At the conclusion of the transaction the vendor walked away with much more money than she could have envisaged, she went on to have a comfortable pregnancy and childbirth, we prospered from loads of new memberships, and to this day the vendor is one of our greatest advocates.
In conclusion, it should be noted that we had two option when the vendor came, hat-in-hand, to plead for a sale. We could have taken the typical greedy, self-centred, marketplace approach and fleeced this lady, leaving her in debt, and financially destitute. We would have saved some money on the purchase price, and would have scored a few new members. The vendor would have gone on to have a very distressed pregnancy, given birth to an angry baby, and would have had to enrol in the social security system. Or we could have acquired her business the ASP way, whereby it ensured the vendor prospered, Paladin prospered, and nobody had to go on to the welfare system.
In this case, as in ALL cases, Paladin chose the ASP way, because by doing this we ALL made a lot more money out of the deal, and we ALL came out far better off than if Paladin had maximised its own interests at the expense of the vendor, and nobody was impoverished. This impacted all the stakeholders in the deal, including the staff and members of both clubs, and it effectively changed all of their mindsets on how an acquisition should be conducted.
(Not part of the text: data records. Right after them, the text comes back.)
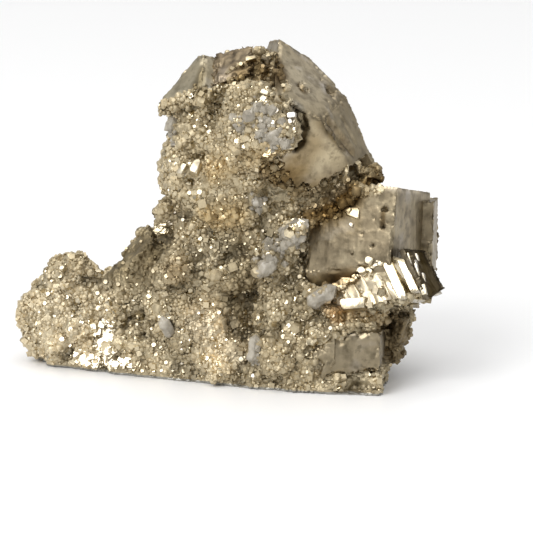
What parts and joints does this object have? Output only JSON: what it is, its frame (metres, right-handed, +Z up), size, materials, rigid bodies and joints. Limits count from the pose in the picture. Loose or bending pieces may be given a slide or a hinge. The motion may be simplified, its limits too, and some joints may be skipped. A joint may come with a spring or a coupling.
{
  "type": "pyrite specimen",
  "caption": "Natural pyrite cluster: granular druse with large flat-faced crystals at the crown and corner, milky quartz between them, sawn flat underneath to stand.",
  "frame": {"origin": "on the sawn face, in the middle of the cluster's outline seen from above", "axes": "+Z up from the sawn face, +X towards the corner with the large cube, +Y away from the side that shows best"},
  "size_m": [0.0718, 0.038, 0.056],
  "materials": {
    "pyrite": "pale brassy metallic crystal, satin on the large faces and glittering on the small ones",
    "quartz": "milky grey-lilac crystal with a glassy lustre"
  },
  "bodies": {
    "root": {"pyrite_cluster": "pyrite"}
  },
  "joints": []
}
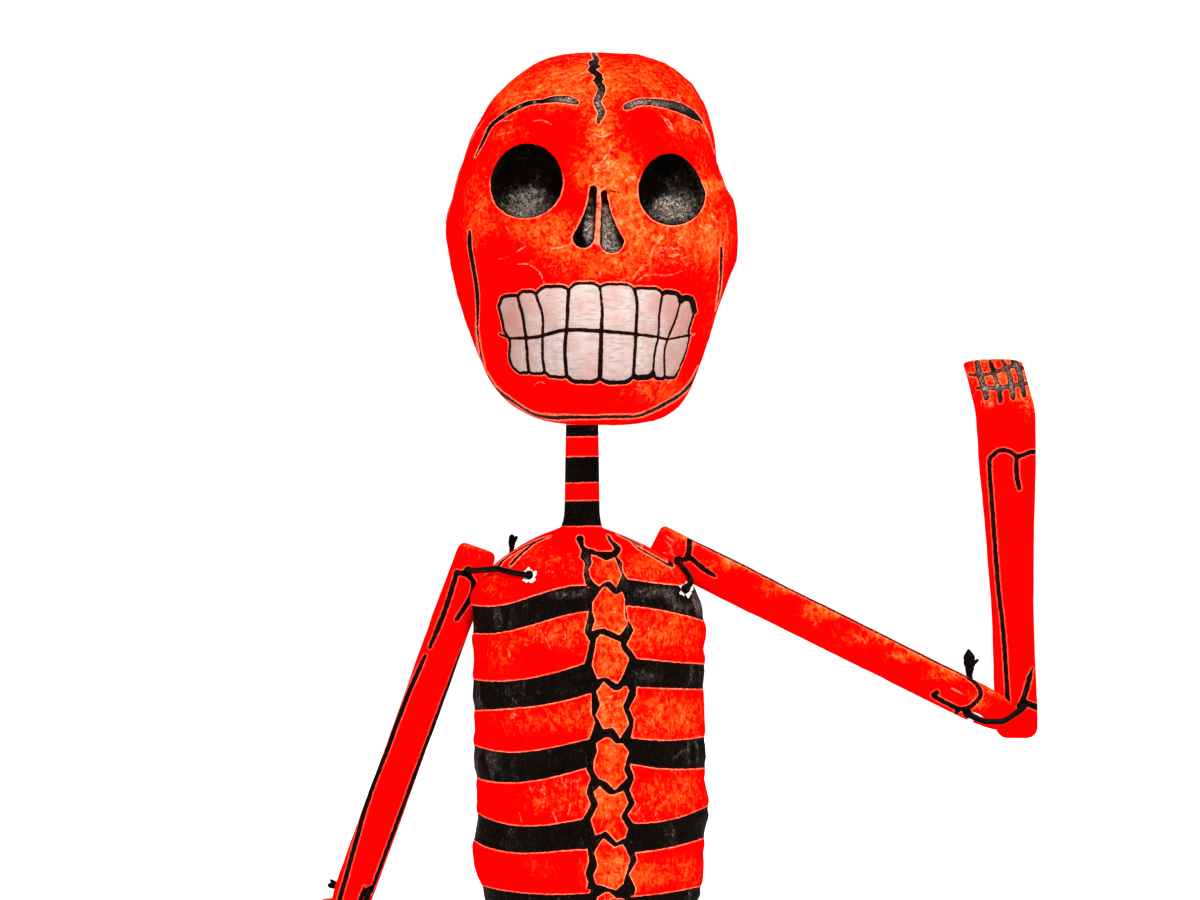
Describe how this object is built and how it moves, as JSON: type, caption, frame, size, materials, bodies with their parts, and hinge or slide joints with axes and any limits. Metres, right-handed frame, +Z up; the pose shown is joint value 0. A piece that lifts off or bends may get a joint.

I want to conclude by mentioning that the vendor walked away with her dignity intact. My point is we did not give her a handout; we compelled her to work for the memberships and this meant that she actually earnt the prosperity. This is a crucial criteria to trading the ASP way. Handouts do not work in the long term. “This is the Biblical principal of “gleaning” practised in the modern era”.
We do not do it because it is in the Bible, we do it because IT WORKS!